▸ **AIM OF THE EXERCISE**:
Your task is to quote the listing below exactly, beginning with its first line and ending on the line bearing "COLUMNS = tuple(place".

▸ **Data items**:
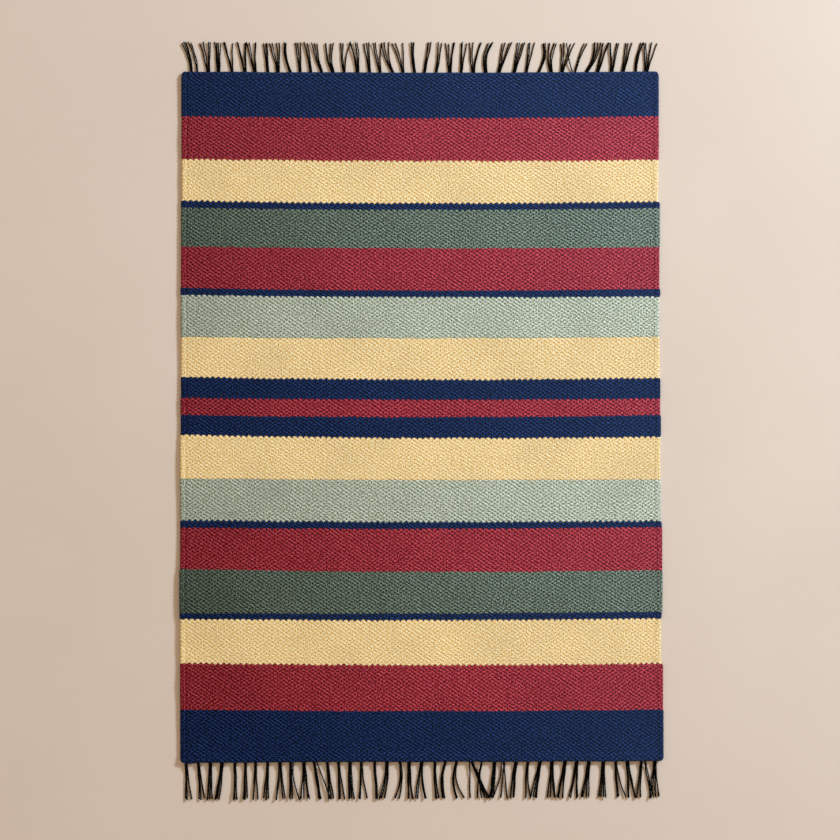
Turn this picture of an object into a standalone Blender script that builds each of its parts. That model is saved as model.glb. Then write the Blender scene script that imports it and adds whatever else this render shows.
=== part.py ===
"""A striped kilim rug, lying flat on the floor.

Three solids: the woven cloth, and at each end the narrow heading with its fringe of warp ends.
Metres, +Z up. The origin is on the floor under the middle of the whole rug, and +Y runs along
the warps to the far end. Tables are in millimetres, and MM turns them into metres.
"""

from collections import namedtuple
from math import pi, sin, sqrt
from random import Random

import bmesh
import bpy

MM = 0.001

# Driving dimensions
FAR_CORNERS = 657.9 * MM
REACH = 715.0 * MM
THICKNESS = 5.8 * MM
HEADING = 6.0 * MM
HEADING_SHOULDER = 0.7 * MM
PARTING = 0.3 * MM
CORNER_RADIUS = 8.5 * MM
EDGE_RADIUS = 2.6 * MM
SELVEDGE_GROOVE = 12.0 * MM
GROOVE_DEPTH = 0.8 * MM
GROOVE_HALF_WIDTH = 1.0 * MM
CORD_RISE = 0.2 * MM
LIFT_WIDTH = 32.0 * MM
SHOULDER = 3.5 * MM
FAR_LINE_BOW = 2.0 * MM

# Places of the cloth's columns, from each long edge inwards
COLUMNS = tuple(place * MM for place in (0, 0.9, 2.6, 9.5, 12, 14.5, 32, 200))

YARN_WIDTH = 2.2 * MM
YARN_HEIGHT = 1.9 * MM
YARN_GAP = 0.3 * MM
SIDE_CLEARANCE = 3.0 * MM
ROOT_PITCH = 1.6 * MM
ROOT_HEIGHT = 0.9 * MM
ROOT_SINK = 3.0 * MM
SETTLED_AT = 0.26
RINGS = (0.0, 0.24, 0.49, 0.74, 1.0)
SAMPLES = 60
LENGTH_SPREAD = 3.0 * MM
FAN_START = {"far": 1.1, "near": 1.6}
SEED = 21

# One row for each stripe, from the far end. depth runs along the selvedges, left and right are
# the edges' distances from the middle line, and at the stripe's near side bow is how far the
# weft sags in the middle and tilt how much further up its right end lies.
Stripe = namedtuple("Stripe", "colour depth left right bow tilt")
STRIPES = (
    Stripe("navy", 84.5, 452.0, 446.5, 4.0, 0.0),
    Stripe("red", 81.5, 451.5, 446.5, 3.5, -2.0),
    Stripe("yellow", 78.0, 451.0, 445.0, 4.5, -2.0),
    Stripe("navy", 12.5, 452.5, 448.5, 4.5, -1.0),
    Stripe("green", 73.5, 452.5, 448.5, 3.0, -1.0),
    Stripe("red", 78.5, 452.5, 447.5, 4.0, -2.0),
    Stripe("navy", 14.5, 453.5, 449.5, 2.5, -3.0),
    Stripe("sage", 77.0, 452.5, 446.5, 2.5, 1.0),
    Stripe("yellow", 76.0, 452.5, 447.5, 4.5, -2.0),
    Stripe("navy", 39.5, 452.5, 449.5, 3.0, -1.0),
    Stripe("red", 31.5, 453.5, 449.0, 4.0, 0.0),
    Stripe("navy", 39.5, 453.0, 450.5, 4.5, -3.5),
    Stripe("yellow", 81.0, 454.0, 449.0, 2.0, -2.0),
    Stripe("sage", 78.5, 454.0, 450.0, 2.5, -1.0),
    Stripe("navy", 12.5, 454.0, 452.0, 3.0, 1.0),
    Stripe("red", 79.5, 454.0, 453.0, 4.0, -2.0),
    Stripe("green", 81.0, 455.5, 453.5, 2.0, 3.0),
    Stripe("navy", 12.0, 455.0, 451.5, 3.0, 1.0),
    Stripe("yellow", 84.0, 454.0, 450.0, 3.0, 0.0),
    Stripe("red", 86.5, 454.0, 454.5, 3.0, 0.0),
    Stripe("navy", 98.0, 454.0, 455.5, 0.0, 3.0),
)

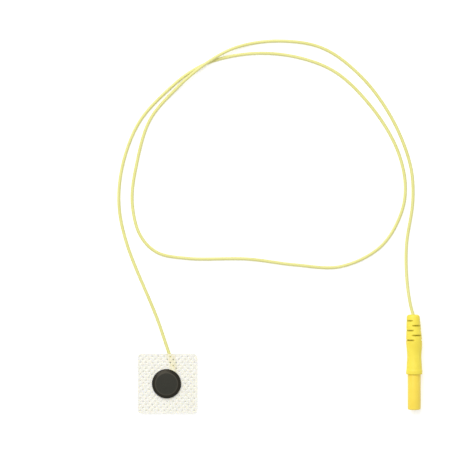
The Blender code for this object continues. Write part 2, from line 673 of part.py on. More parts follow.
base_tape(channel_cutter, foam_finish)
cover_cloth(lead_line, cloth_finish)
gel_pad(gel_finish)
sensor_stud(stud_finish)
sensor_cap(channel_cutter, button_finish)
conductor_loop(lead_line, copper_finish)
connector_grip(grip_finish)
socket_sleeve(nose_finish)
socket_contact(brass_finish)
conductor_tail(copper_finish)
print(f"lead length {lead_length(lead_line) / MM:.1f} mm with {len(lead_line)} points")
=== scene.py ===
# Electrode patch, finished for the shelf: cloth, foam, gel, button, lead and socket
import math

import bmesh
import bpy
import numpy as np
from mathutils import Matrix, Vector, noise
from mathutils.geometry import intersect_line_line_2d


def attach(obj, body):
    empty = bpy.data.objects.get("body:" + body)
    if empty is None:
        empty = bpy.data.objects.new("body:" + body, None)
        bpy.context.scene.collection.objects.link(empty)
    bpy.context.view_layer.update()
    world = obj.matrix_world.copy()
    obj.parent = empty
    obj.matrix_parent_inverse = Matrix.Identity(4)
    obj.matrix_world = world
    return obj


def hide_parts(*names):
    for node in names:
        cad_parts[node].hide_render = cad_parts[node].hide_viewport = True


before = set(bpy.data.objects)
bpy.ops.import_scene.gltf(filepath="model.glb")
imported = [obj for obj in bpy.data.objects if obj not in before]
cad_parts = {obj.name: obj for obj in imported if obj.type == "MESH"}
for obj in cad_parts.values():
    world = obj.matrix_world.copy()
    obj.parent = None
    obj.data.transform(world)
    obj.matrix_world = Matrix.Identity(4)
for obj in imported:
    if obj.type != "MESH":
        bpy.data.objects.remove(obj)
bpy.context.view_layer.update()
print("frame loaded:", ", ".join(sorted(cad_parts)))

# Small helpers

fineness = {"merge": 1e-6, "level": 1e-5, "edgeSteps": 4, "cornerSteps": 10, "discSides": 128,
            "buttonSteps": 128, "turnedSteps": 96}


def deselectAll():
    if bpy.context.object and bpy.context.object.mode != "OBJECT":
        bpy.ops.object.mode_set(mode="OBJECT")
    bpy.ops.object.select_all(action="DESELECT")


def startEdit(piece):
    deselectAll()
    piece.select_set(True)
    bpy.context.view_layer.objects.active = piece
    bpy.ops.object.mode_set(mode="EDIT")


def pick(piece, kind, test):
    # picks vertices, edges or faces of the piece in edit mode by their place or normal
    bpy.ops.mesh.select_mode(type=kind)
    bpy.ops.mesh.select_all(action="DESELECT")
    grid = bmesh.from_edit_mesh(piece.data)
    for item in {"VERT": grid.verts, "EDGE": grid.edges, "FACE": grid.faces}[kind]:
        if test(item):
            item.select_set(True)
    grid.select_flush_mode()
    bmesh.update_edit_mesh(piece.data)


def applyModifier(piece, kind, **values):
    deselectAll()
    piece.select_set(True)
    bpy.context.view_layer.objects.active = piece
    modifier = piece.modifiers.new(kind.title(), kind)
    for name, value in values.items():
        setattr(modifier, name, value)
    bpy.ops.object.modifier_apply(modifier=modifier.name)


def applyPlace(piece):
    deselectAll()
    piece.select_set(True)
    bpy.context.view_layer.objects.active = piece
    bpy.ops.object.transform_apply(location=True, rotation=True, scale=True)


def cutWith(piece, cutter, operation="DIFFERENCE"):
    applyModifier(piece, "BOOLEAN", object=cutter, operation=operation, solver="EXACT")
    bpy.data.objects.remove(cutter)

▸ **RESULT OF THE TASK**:
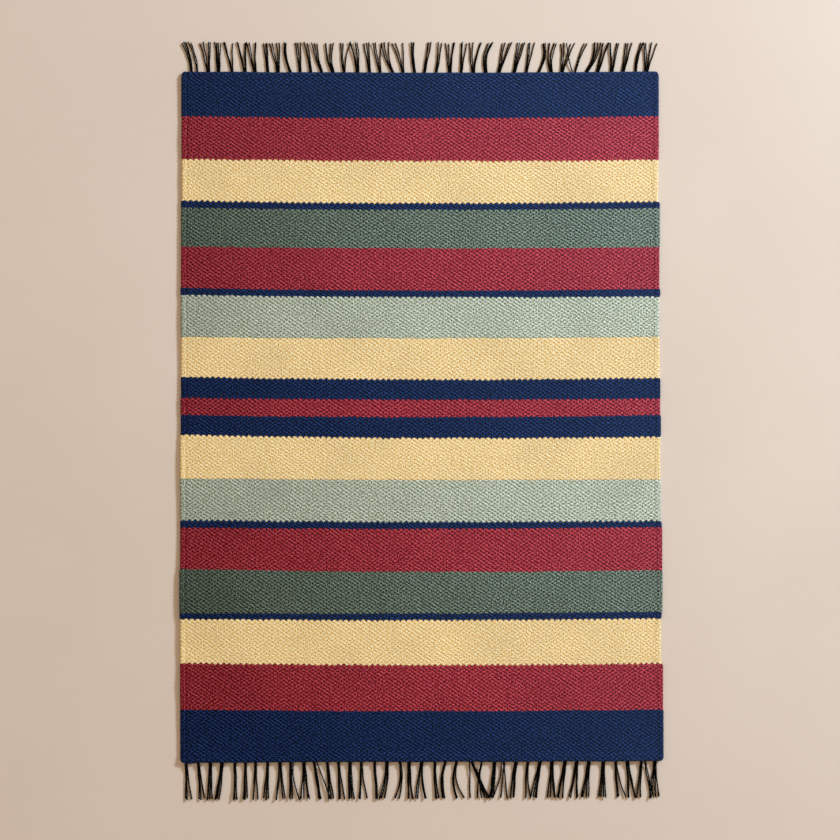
Turn this picture of an object into a standalone Blender script that builds each of its parts. That model is saved as model.glb. Then write the Blender scene script that imports it and adds whatever else this render shows.
=== part.py ===
"""A striped kilim rug, lying flat on the floor.

Three solids: the woven cloth, and at each end the narrow heading with its fringe of warp ends.
Metres, +Z up. The origin is on the floor under the middle of the whole rug, and +Y runs along
the warps to the far end. Tables are in millimetres, and MM turns them into metres.
"""

from collections import namedtuple
from math import pi, sin, sqrt
from random import Random

import bmesh
import bpy

MM = 0.001

# Driving dimensions
FAR_CORNERS = 657.9 * MM
REACH = 715.0 * MM
THICKNESS = 5.8 * MM
HEADING = 6.0 * MM
HEADING_SHOULDER = 0.7 * MM
PARTING = 0.3 * MM
CORNER_RADIUS = 8.5 * MM
EDGE_RADIUS = 2.6 * MM
SELVEDGE_GROOVE = 12.0 * MM
GROOVE_DEPTH = 0.8 * MM
GROOVE_HALF_WIDTH = 1.0 * MM
CORD_RISE = 0.2 * MM
LIFT_WIDTH = 32.0 * MM
SHOULDER = 3.5 * MM
FAR_LINE_BOW = 2.0 * MM

# Places of the cloth's columns, from each long edge inwards
COLUMNS = tuple(place * MM for place in (0, 0.9, 2.6, 9.5, 12, 14.5, 32, 200))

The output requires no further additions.